In the company's 2012 report, Vertically Challenged IT: Is Business Insight Coming Up Short?, Oracle revealed that 27 per cent of the oil and gas executives interviewed for the six-year-long study gave their organisations a ‘D’ or ‘F’ grade for their company's preparedness for a data deluge.

"This figure was a great surprise," Farid remarked. "Oil companies were traditionally on top of technology in terms of data management, but to get ‘D’ or ‘F’ from almost one third of the companies is staggering to us, because we expected it to be closer to 13 per cent."

"Close to 50 per cent of the people we spoke to said that they did not have the data required to be able to make rational decisions," Farid revealed. "Companies have been complaining that they have been making decisions based upon data that they do not even trust. This is staggering when you consider that business intelligence has been around for at least 15 years."

Farid added that 74 per cent of the survey's respondents said that their companies were now collecting more business information and data than they were two years ago, while 96 per cent said that there has also been an increase in technical data collection over the same period.

"If you look at the upstream exploration production sector, many of the super majors are today managing approximately 10 petabytes of upstream data every year, with an annual 40 per cent increase," Farid explained.

"Most importantly companies are realising they are losing money, because of their inability to focus on all their data."

Oil rig Africa OnshoreFarid stated that large oil companies had, in the past, been unable to act quickly on falling oil prices unless they had all the correct data at their disposal.

"If you go back to the financial crisis of 2008 when oil prices dropped from US$147 a barrel down to about US$43, at that time and for more than six months after a lot of oil companies were still operating at a cost level of about $80 per barrel. Therefore, within the course of three to four months, companies went from generating huge profits from their operations to making great losses," he commented.

According to Oracle study, 22 per cent (equivalent to US$103.6mn) of average annual revenues were being lost as a result of companies not being able to fully leverage the information they collect.

Among the executives interviewed by Oracle, 32 per cent claimed that their number one management gripe was their inability to give business managers access to the information they need, due to their reliance on IT.

Enhancing the regional focus

While Oracle spoke to US- and Canadian-based companies for the study, Farid said that Middle Eastern- and African-based NOCs and private companies were facing a "slightly different situation".

"This is due to the fact that their maturity level in terms of data collected smart technology is somewhat slower than that of the US and Canada," he remarked.

"Having said that, the operations of these companies in Africa and the Middle East have been expanding and the complexity of their oil operations is increasing – whether it is a deep water operations or dealing with declining reserves.

"The move towards ultimation and more data required is happening as we speak," he added. "You can see that clearly in Kuwait, for instance, where it is investing heavily in smart technology; ADCO in Abu Dhabi is doing exactly the same."

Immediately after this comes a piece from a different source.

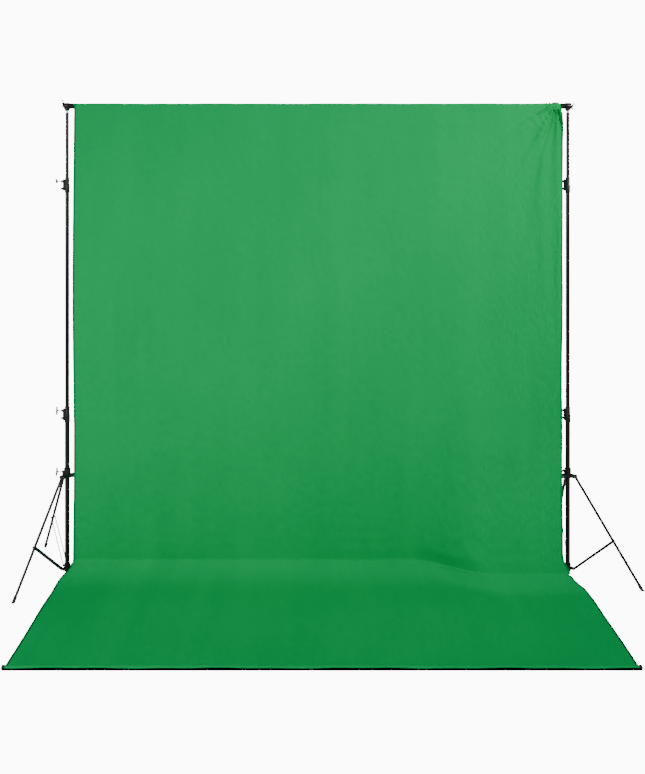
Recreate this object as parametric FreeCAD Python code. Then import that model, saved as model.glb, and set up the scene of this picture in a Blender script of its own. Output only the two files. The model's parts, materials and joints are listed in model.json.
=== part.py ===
"""Background support system: two folding light stands, a crossbar in four sections and a hung cloth.

+Z is up. +X runs along the crossbar from the left stand to the right stand, and the cloth comes forward
over the floor towards -Y. The origin is on the floor at the middle of the whole footprint.
All sizes are in millimetres.
"""
import FreeCAD, Part
import math
import os

Vector = FreeCAD.Vector
UP = Vector(0, 0, 1)

# ---- overall sizes
STAND_SPACING = 3000.0            # between the two column axes
BAR_HEIGHT = 2790.0               # crossbar axis above the floor

# ---- fits
GLUE_FIT = 0.03                   # radial, pieces fixed to each other
SLIDE_FIT = 0.25                  # radial, tube sliding in a plastic sleeve
PIVOT_FIT = 0.05                  # radial, rivet in its hole
AIR = 0.3                         # gap between bodies that only pass each other

# ---- columns
BASE_R, MIDDLE_R, TOP_R = 14.0, 12.0, 10.0
TUBE_WALL = 1.3
BASE_TUBE_BOTTOM = 14.0
LOWER_CLAMP_Z = 898.0             # underside of the lower clamp
UPPER_CLAMP_Z = 2272.0            # underside of the upper clamp
MIDDLE_TUBE_BOTTOM = 830.0
TOP_TUBE_BOTTOM = 2200.0

# ---- clamps
CLAMP_STEP = 45.0                 # height of each of the two stacked sleeves
CLAMP_WALL = 2.6
CLAMP_SPINE = (25.0, 14.0, 11.0)  # reach from the axis, width, distance kept from each end
CLAMP_BOSS_RISE = 22.0            # bosses above and below the clamp's middle
CLAMP_BOSS = (20.0, 38.0, 8.5, 5.0)   # inner reach, outer reach, root radius, tip radius

# ---- T knobs
SCREW_R = 2.5
KNOB_REACH = 61.0                 # handle's centre line from the column axis
KNOB_LENGTH = 50.0
KNOB_R = 5.5
KNOB_NECK = 9.0

# ---- leg hub, which slides on the base tube
HUB_Z = 565.0
HUB_HEIGHT = 55.0
HUB_WALL = 5.7
HUB_PIVOT_R = 45.0
HUB_PIVOT_Z = 578.0
HUB_SCREW_Z = 600.0
HUB_BOSS_REACH = 31.0
CLEVIS_PLATE = 4.0
CLEVIS_HALF_HEIGHT = 10.0

# ---- bottom hub, fixed on the base tube
BOTTOM_HUB_Z = 8.0
BOTTOM_HUB_HEIGHT = 42.0
BOTTOM_HUB_WALL = 4.6
BOTTOM_PIVOT_R = 38.0
BOTTOM_PIVOT_Z = 27.0
LUG_HALF_WIDTH = 10.0
LUG_HALF_HEIGHT = 6.0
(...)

Farid said that one advantage evident from the study was that the region's oil companies would be able to learn from the mistakes made by their Canadian and US counterparts.

"Look at the calendar of activities and events in the Middle East over the last 18 months and you will find oil companies such as Saudi Aramco, for example, initiating specific conferences and activities regarding data management, and we have been inviting companies such as Shell, Statoil, and BP to these events in order for companies to learn from them," Farid noted.